**PROMPT**.
Reproduce all of the records exactly.

**SUPPLIED DATA**.

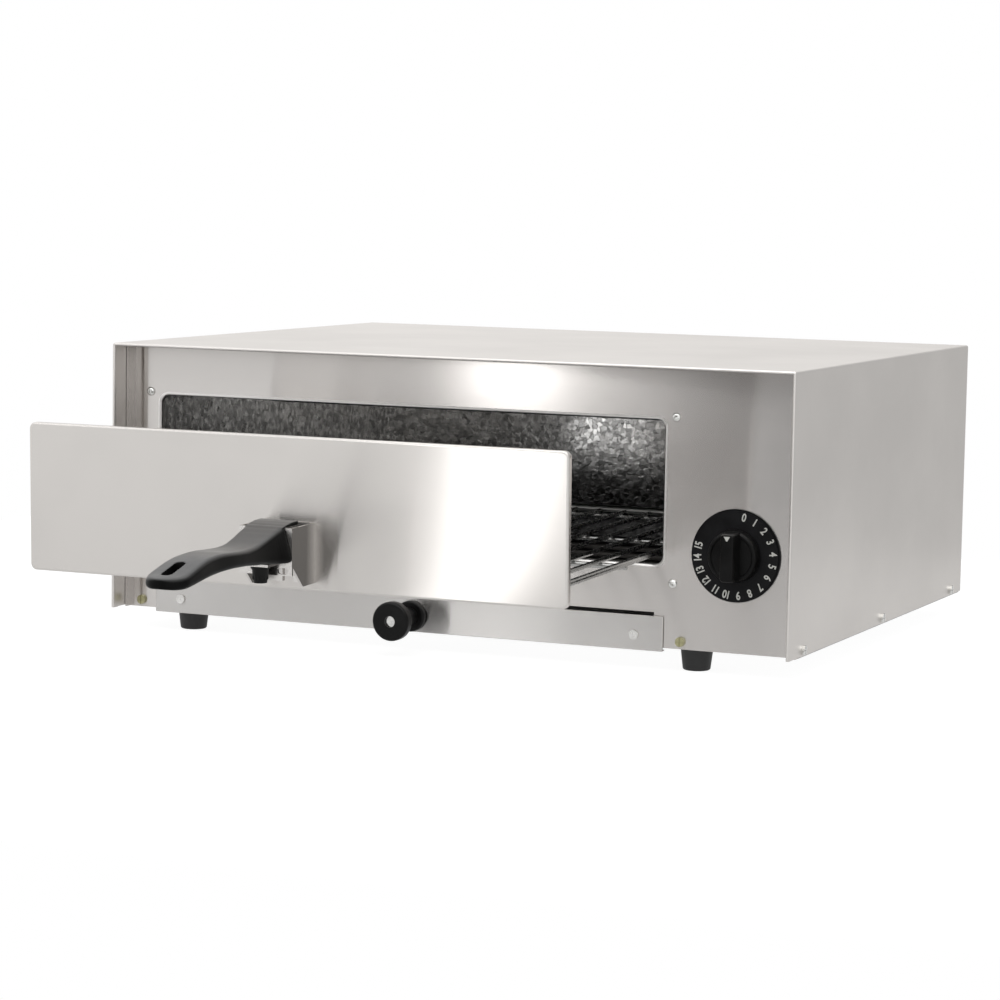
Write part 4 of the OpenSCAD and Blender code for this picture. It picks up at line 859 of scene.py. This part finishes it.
def make_world():
    world = bpy.data.worlds.new("studio")
    bpy.context.scene.world = world
    world.use_nodes = True
    tree = world.node_tree
    tree.nodes.clear()
    out = node(tree, "ShaderNodeOutputWorld")
    way = node(tree, "ShaderNodeTexCoord").outputs["Generated"]
    across, along, up = [part_of(tree, way, axis) for axis in "XYZ"]
    turn = reckon(
        tree, "ARCTAN2", reckon(tree, "MULTIPLY", across, -1.0), reckon(tree, "MULTIPLY", along, -1.0)
    )
    walls = node(tree, "ShaderNodeValToRGB", {"Fac": ramp(tree, turn, 0.0, 1.0, -math.pi, math.pi)})
    stops = walls.color_ramp.elements
    while len(stops) < len(STUDIO):
        stops.new(0.5)
    for stop, (angle, level) in zip(stops, STUDIO):
        stop.position = (angle + 180) / 360
        stop.color = [level / STUDIO_SCALE] * 3 + [1]
    rise = ramp(tree, turn, 0.0, 1.0, *[math.radians(a) for a in STRIP_RISE])
    fall = ramp(tree, turn, 1.0, 0.0, *[math.radians(a) for a in STRIP_FALL])
    strip = reckon(tree, "MULTIPLY", rise, fall)
    top = ramp(tree, up, 0.0, 1.0, 0.45, 0.85)
    foot = ramp(tree, up, 0.0, 1.0, -0.12, -0.35)
    behind = ramp(tree, along, 0.0, 1.0, 0.1, 0.3)
    back_light = reckon(tree, "MULTIPLY", behind, ramp(tree, up, 0.0, 1.0, 0.58, 0.76))
    ahead = ramp(tree, along, 1.0, 0.0, -0.3, -0.1)
    over = ramp(tree, up, 0.0, 1.0, 0.54, 0.60)
    under = ramp(tree, up, 1.0, 0.0, 0.72, 0.80)
    front_light = reckon(tree, "MULTIPLY", reckon(tree, "MULTIPLY", over, under), ahead)
    tone = walls.outputs["Color"]
    for share, level in (
        (strip, STRIP_LIGHT), (top, STUDIO_TOP), (foot, STUDIO_FOOT), (back_light, STUDIO_BACK_LIGHT),
        (front_light, STUDIO_FRONT_LIGHT)
    ):
        # The colour sockets of a mix node come after its number and vector ones.
        mix = node(tree, "ShaderNodeMix", {0: share, 6: tone}, data_type="RGBA")
        mix.inputs[7].default_value = [level / STUDIO_SCALE] * 3 + [1]
        tone = mix.outputs[2]
    studio = node(tree, "ShaderNodeBackground", {"Color": tone, "Strength": STUDIO_SCALE})
    plain = [
        node(tree, "ShaderNodeBackground", {"Color": (1, 1, 1, 1), "Strength": level}).outputs[0]
        for level in (AMBIENT, BACKDROP)
    ]
    tree.links.new(by_ray(tree, plain[0], studio.outputs[0], plain[1]), out.inputs["Surface"])


def make_lamp():
    """A large soft lamp overhead, which casts the object's faint shadow on the floor."""
    data = bpy.data.lights.new("overhead", "AREA")
    data.shape = "RECTANGLE"
    data.size = LAMP_SIZE
    data.size_y = LAMP_SIZE
    data.energy = LAMP_POWER
    lamp = bpy.data.objects.new("overhead", data)
    lamp.location = LAMP_PLACE
    lamp.rotation_euler = (LAMP_AIM - LAMP_PLACE).to_track_quat("-Z", "Y").to_euler()
    bpy.context.scene.collection.objects.link(lamp)


make_floor()
make_world()
make_lamp()

bpy.context.scene.view_settings.view_transform = "Standard"
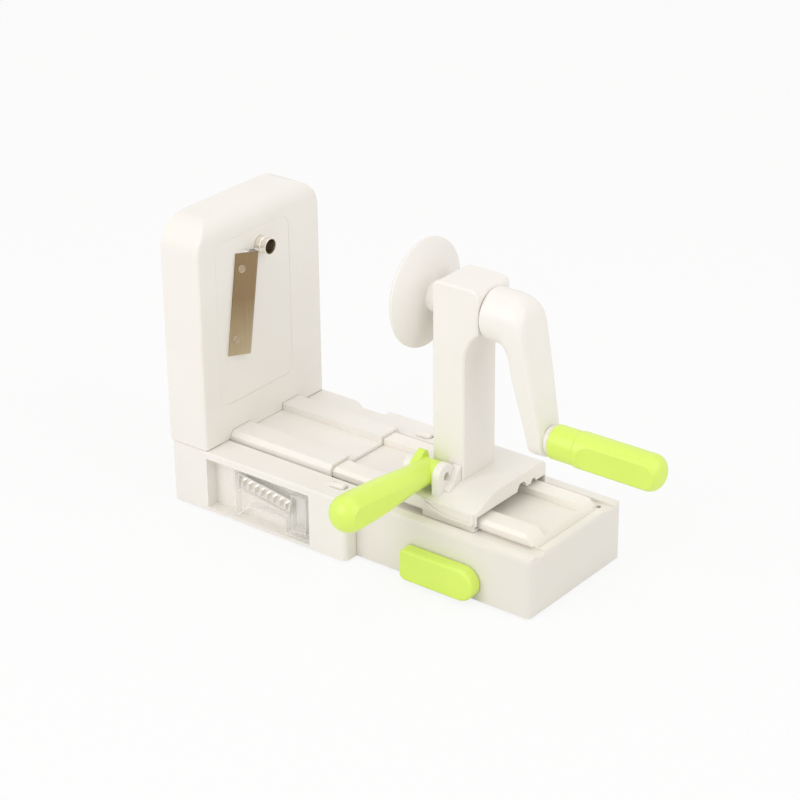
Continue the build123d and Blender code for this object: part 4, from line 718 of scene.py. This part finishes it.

**RESPONSE TO THIS TASK**.
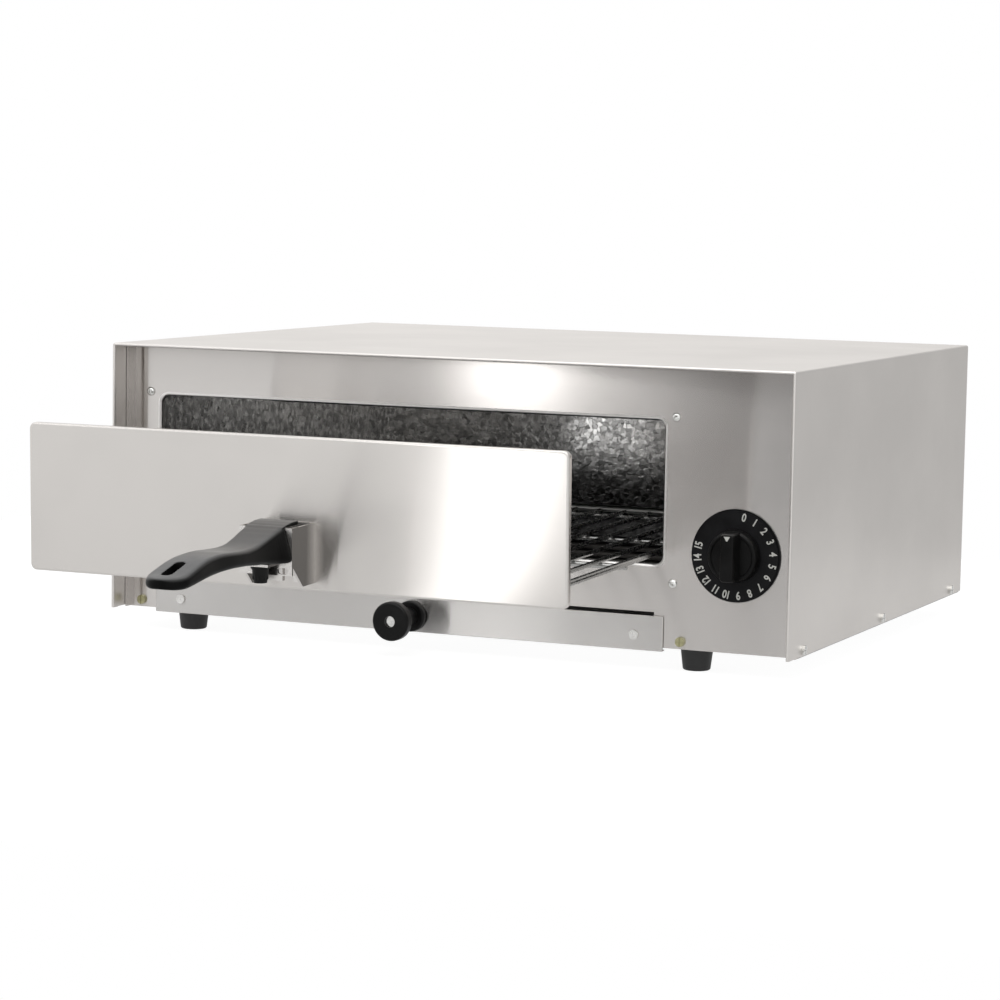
Write part 4 of the OpenSCAD and Blender code for this picture. It picks up at line 859 of scene.py. This part finishes it.
def make_world():
    world = bpy.data.worlds.new("studio")
    bpy.context.scene.world = world
    world.use_nodes = True
    tree = world.node_tree
    tree.nodes.clear()
    out = node(tree, "ShaderNodeOutputWorld")
    way = node(tree, "ShaderNodeTexCoord").outputs["Generated"]
    across, along, up = [part_of(tree, way, axis) for axis in "XYZ"]
    turn = reckon(
        tree, "ARCTAN2", reckon(tree, "MULTIPLY", across, -1.0), reckon(tree, "MULTIPLY", along, -1.0)
    )
    walls = node(tree, "ShaderNodeValToRGB", {"Fac": ramp(tree, turn, 0.0, 1.0, -math.pi, math.pi)})
    stops = walls.color_ramp.elements
    while len(stops) < len(STUDIO):
        stops.new(0.5)
    for stop, (angle, level) in zip(stops, STUDIO):
        stop.position = (angle + 180) / 360
        stop.color = [level / STUDIO_SCALE] * 3 + [1]
    rise = ramp(tree, turn, 0.0, 1.0, *[math.radians(a) for a in STRIP_RISE])
    fall = ramp(tree, turn, 1.0, 0.0, *[math.radians(a) for a in STRIP_FALL])
    strip = reckon(tree, "MULTIPLY", rise, fall)
    top = ramp(tree, up, 0.0, 1.0, 0.45, 0.85)
    foot = ramp(tree, up, 0.0, 1.0, -0.12, -0.35)
    behind = ramp(tree, along, 0.0, 1.0, 0.1, 0.3)
    back_light = reckon(tree, "MULTIPLY", behind, ramp(tree, up, 0.0, 1.0, 0.58, 0.76))
    ahead = ramp(tree, along, 1.0, 0.0, -0.3, -0.1)
    over = ramp(tree, up, 0.0, 1.0, 0.54, 0.60)
    under = ramp(tree, up, 1.0, 0.0, 0.72, 0.80)
    front_light = reckon(tree, "MULTIPLY", reckon(tree, "MULTIPLY", over, under), ahead)
    tone = walls.outputs["Color"]
    for share, level in (
        (strip, STRIP_LIGHT), (top, STUDIO_TOP), (foot, STUDIO_FOOT), (back_light, STUDIO_BACK_LIGHT),
        (front_light, STUDIO_FRONT_LIGHT)
    ):
        # The colour sockets of a mix node come after its number and vector ones.
        mix = node(tree, "ShaderNodeMix", {0: share, 6: tone}, data_type="RGBA")
        mix.inputs[7].default_value = [level / STUDIO_SCALE] * 3 + [1]
        tone = mix.outputs[2]
    studio = node(tree, "ShaderNodeBackground", {"Color": tone, "Strength": STUDIO_SCALE})
    plain = [
        node(tree, "ShaderNodeBackground", {"Color": (1, 1, 1, 1), "Strength": level}).outputs[0]
        for level in (AMBIENT, BACKDROP)
    ]
    tree.links.new(by_ray(tree, plain[0], studio.outputs[0], plain[1]), out.inputs["Surface"])


def make_lamp():
    """A large soft lamp overhead, which casts the object's faint shadow on the floor."""
    data = bpy.data.lights.new("overhead", "AREA")
    data.shape = "RECTANGLE"
    data.size = LAMP_SIZE
    data.size_y = LAMP_SIZE
    data.energy = LAMP_POWER
    lamp = bpy.data.objects.new("overhead", data)
    lamp.location = LAMP_PLACE
    lamp.rotation_euler = (LAMP_AIM - LAMP_PLACE).to_track_quat("-Z", "Y").to_euler()
    bpy.context.scene.collection.objects.link(lamp)


make_floor()
make_world()
make_lamp()

bpy.context.scene.view_settings.view_transform = "Standard"
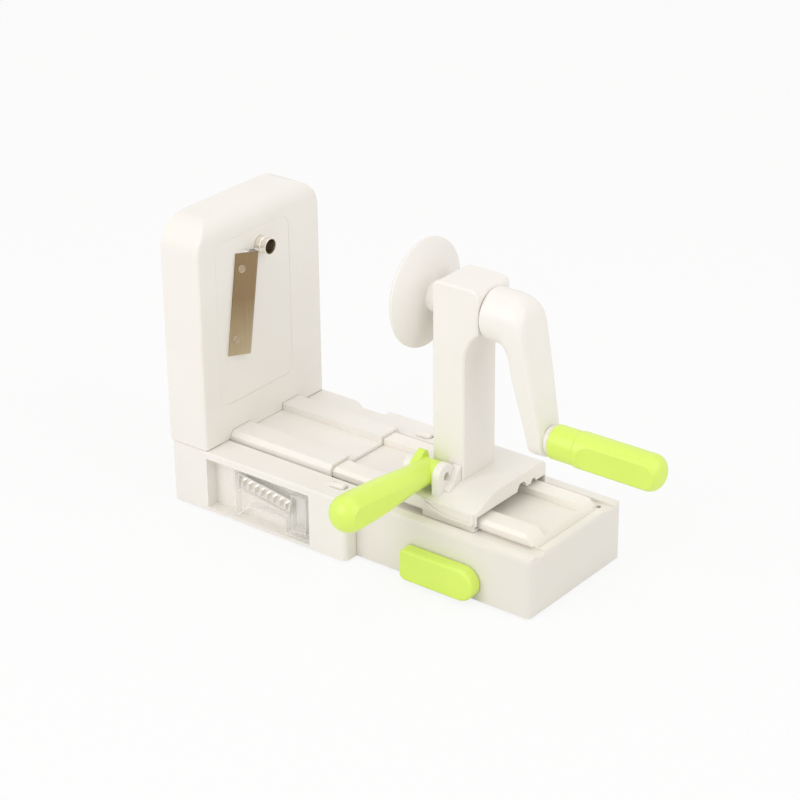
Continue the build123d and Blender code for this object: part 4, from line 718 of scene.py. This part finishes it.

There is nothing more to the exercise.